I recently finished Laurell K. Hamlton’s newest Anita Blake Vampire Hunter book, Bullet. If you don’t know, the main character of this book has… ok, at least a dozen “boyfriends” and for mystical purposes she must have sex with them all the time. (Yeah, I don’t…. even.) That’s not really the important part. The important part is that there are countless numbers of characters in this series.

There seem to be three ways of dealing with the problem of creating massive casts of characters: for the moment I will call them the Laurell K. Hamilton Method (LKH Method) and the Robert Jordan Method (RJ Method) and the George R.R. Martin Method (GRRM Method).

LKH Method: In the reading of Bullet, I noticed that two characters that I personally care about a lot—but who were almost non-existent in the previous few books—were suddenly important main characters and in the center of the action! They just… disappeared, until she had a need for them—or until a fan reminded her that she hadn’t said anything about them in a while.

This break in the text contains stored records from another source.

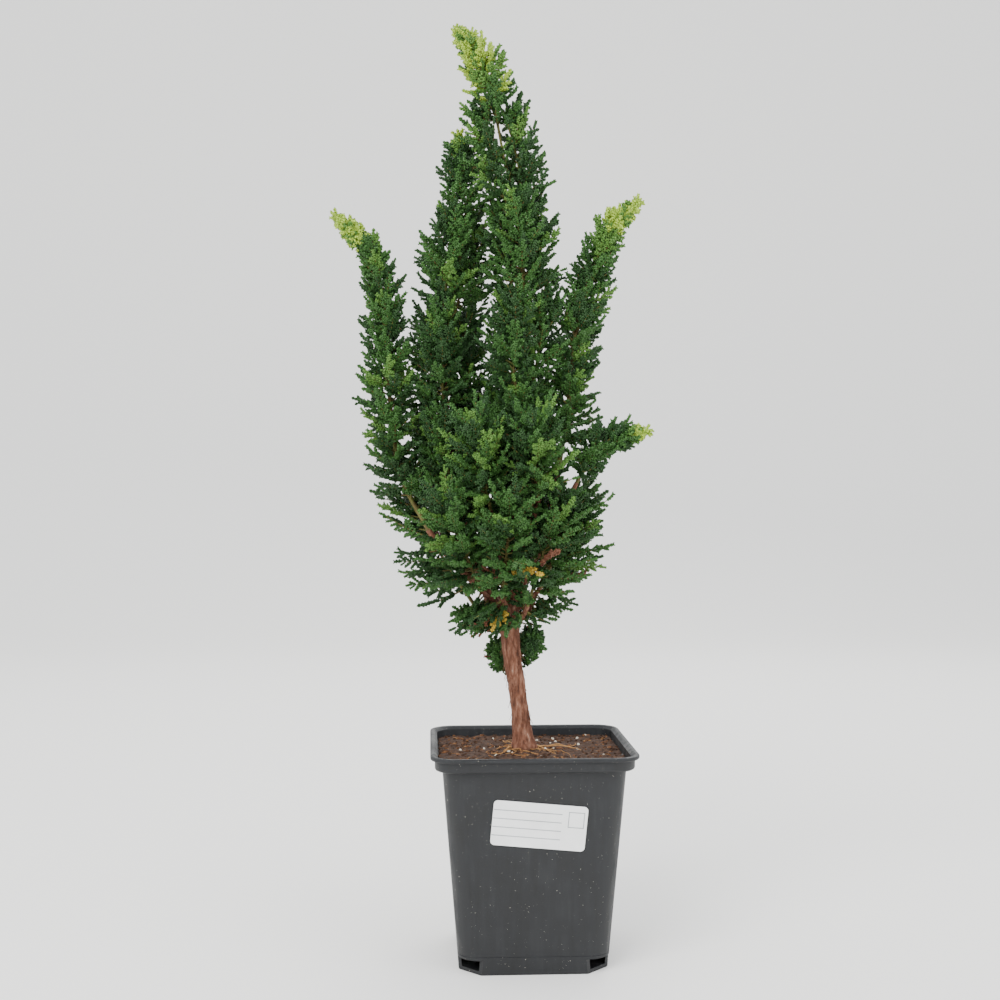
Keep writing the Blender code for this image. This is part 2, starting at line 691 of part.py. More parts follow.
def make_limb_objects(limbs, bark):
    made = []
    for name, limb in limbs.items():
        bm = bmesh.new()
        loft(bm, limb_rings(limb))
        obj = add_object(name, bm, bark, math.radians(60))
        cutters = []
        for earlier in made:
            bm = bmesh.new()
            loft(bm, limb_rings(limbs[earlier], GAP))
            cutters.append(add_object("limb_cutter", bm))
        if cutters:
            apply_boolean(obj, "DIFFERENCE", cutters)
            keep_largest_body(obj)
        made.append(name)


def build():
    reset_scene()
    make_pot()
    make_soil()
    make_label()
    bark = material("bark", (0.13, 0.060, 0.038), 0.85)
    leaf = material("scale_foliage", (0.030, 0.075, 0.026), 0.6)
    limbs = make_limbs()
    make_limb_objects(limbs, bark)
    masses = make_masses(limbs)
    space = Space(limbs, masses)
    for owner, mass in enumerate(masses):
        make_mass(mass, owner, space, limbs, leaf)


build()
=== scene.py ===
"""Looks of a sekka hinoki cypress bonsai in its square nursery pot.

Metres, +Z up, the origin in the middle of the pot's flat underside, the plant's front towards -Y.
Limbs and masses follow the same named sizes as the solids. Every mass is grown again here as
sprays of knobby twiglets that leave its stem by the golden angle and stop at the mass's own space.
"""

import math
import random

import bmesh
import bpy
import numpy as np
from mathutils import Euler, Matrix, Vector, noise
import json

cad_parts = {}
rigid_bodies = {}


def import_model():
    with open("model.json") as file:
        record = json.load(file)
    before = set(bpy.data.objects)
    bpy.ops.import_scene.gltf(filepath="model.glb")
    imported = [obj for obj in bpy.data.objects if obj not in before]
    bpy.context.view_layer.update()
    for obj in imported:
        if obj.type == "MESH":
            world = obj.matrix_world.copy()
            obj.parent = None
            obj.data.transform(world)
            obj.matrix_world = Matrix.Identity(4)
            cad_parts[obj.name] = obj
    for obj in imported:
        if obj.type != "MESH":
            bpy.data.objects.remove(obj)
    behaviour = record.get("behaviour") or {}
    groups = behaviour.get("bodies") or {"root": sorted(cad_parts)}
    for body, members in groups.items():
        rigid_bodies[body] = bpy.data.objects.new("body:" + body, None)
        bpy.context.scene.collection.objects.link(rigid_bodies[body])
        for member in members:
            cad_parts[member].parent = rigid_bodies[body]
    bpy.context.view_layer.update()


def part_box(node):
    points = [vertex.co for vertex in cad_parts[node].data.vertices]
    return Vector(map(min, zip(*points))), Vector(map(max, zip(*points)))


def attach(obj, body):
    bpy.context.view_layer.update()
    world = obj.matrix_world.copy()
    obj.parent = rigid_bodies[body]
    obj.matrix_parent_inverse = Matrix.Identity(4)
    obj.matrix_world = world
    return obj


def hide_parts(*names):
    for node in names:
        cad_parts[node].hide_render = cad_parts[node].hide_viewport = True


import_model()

# Pot and soil: the frame gives the lip's half width and both heights
pot_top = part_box("pot")[1]
soil_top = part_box("soil")[1]
GAP = 0.0003
POT_HEIGHT = pot_top.z
LIP_HALF = pot_top.x
LIP_DEPTH = 0.0022
BAND_HALF = LIP_HALF - 0.0023
BAND_DEPTH = 0.0078
BODY_TOP_HALF = 0.0487
BODY_FOOT_HALF = 0.0398
RIM_CORNER = 0.0140
BODY_CORNER = 0.0120
WALL = 0.0017
FLOOR = 0.0020
CORNER_STEPS = 14
DRAIN_HEIGHT = 0.0080
FOOT_LINE = 0.0097
FOOT_LINE_DEPTH = 0.00025
GROUND = soil_top.z
SOIL_EDGE = GROUND - 0.0014
SOIL_HALF = BAND_HALF - WALL - 0.0007
SOIL_CORNER = RIM_CORNER - 0.0043
SOIL_SKIRT = 0.0018
SOIL_STEPS = 110
MOUND_RADIUS = 0.0200
CALM_RADIUS = 0.0090
LUMP_HEIGHT = 0.0011
LUMPS_PER_METRE = 140
CALM_LUMPS = 0.3

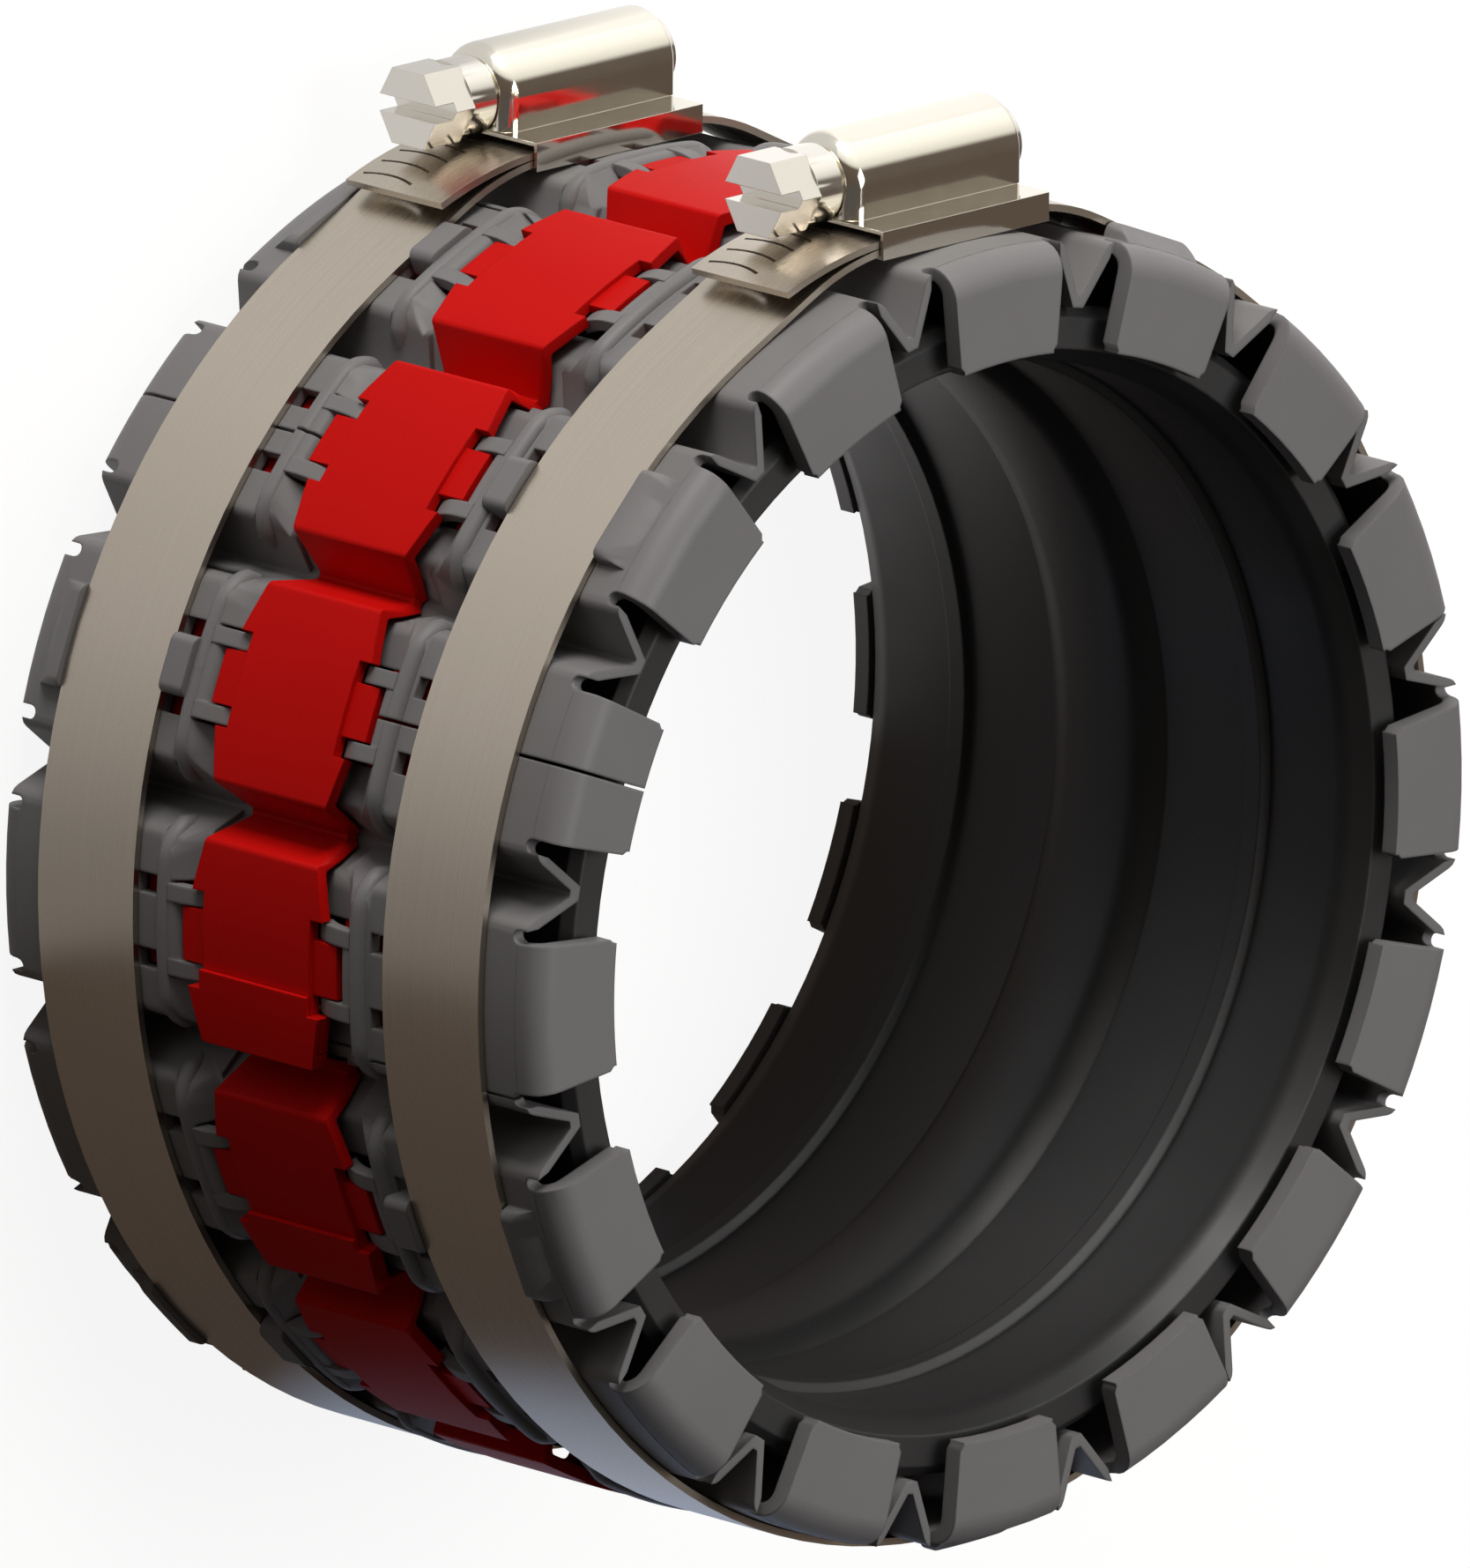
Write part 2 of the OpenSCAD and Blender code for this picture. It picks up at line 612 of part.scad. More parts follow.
module barrel() color(bright_steel) at_angle(clamp_angle) translate([0, axis_y, -axis_offset]) {
  x0 = -saddle_l / 2 + 0.2;
  x1 = saddle_l / 2 + 0.9;
  end_round = 0.8;
  bore_r = barrel_r - 1.1;
  wall = 2;
  section = concat([[0, x0]], arc([barrel_r - barrel_round, x0 + barrel_round], barrel_round, -90, 0, 6),
                   arc([barrel_r - end_round, x1 - end_round], end_round, 0, 90, 4), [[0, x1]]);
  difference() {
    union() {
      rotate([0, 90, 0]) rotate_extrude(angle = 180, $fn = 120) polygon(section);
      translate([0, saddle_top - axis_y, 0]) rotate([-90, 0, 0])
        linear_extrude(axis_y - saddle_top) for (s = [0, 1]) mirror([0, s])
          polygon([for (p = section) [p.y, p.x]]);
    }
    translate([x0 + wall, 0, 0]) rotate([0, 90, 0]) cylinder(r = bore_r, h = x1 - x0 - 2 * wall);
    translate([x0 + wall, saddle_top - axis_y - 1, -bore_r])
      cube([x1 - x0 - 2 * wall, axis_y - saddle_top + 1, 2 * bore_r]);
    translate([x0 - 1, 0, 0]) rotate([0, 90, 0])
      cylinder(r = journal_r + journal_gap, h = x1 - x0 + 2);
  }
}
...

While nice to see those characters, it was jarring. What the hell happened to them in the mean time? Why were they suddenly important now, when they hadn’t been for several books before?

RJ Method: (Please note that I haven’t read The Wheel of Time series, but that I have several close friends with whom I have discussed it.) Famously, one of Robert Jordan’s last books took place over the span of 23 hours, because he had so many characters that were all over the place, doing things that were relevant to the plot.

I can understand the impetus to make sure that all of one’s characters are accounted for and seen to be doing useful things, but it made for a long, and yet also short book. I make no judgments here since, as I said, I haven’t read the books. But somehow this strikes me as awkward.

GRRM Method: These books I have read. And yes, they are long and the plots are epic and inspiring, and the cast of characters is vast and covers two separate continents. But somehow, Martin manages to maneuver this territory with deceptively easy grace. For those who don’t know, Martin’s books are written in a switching POV style. You get a chapter from one character, then a chapter from another, and so on and so forth. There are lots of them, and the POVs are only sometimes consistent from book to book (by which I mean that just because someone is a narrator in the first book doesn’t mean that you should expect to see them in the second).

In his last book, instead of making it eight bazillion pages long, he split his characters into groups: North and South (I believe). The book that was released contained the stories of the characters in the North (I think, maybe it’s South, it’s been a while since I read it) and spans a certain period of time. When the next book comes out, it will be the characters that weren’t included in the book before it, but it will cover the same span of time in the story as the previous book.

It was stroke of genius (both as a writing tool and as a marketing ploy)! The plot marches merrily along, and the readers greedily gobbled up the characters’ thoughts and actions and then sat back to await the next book. Because we were still missing characters. While Martin handles his large cast of characters very well in his first three books, I thought the method faltered a bit.

To Sum Up: I have no idea how an author “should” handle a large ensemble. In fact, I suspect that the methods that these authors have chosen works for them—it’s just the readers who are left flailing in the abyss. (I will state for the record that I don’t think that authors should write for their readers—they should write what they want to and hope their readers will enjoy it.) It’s just that the methods chosen by these particular authors leave me wondering… why they created that many characters to begin with, and if they planned on using the methods they chose.

Still, my personal method? Don’t create more characters than I can reasonably keep track of.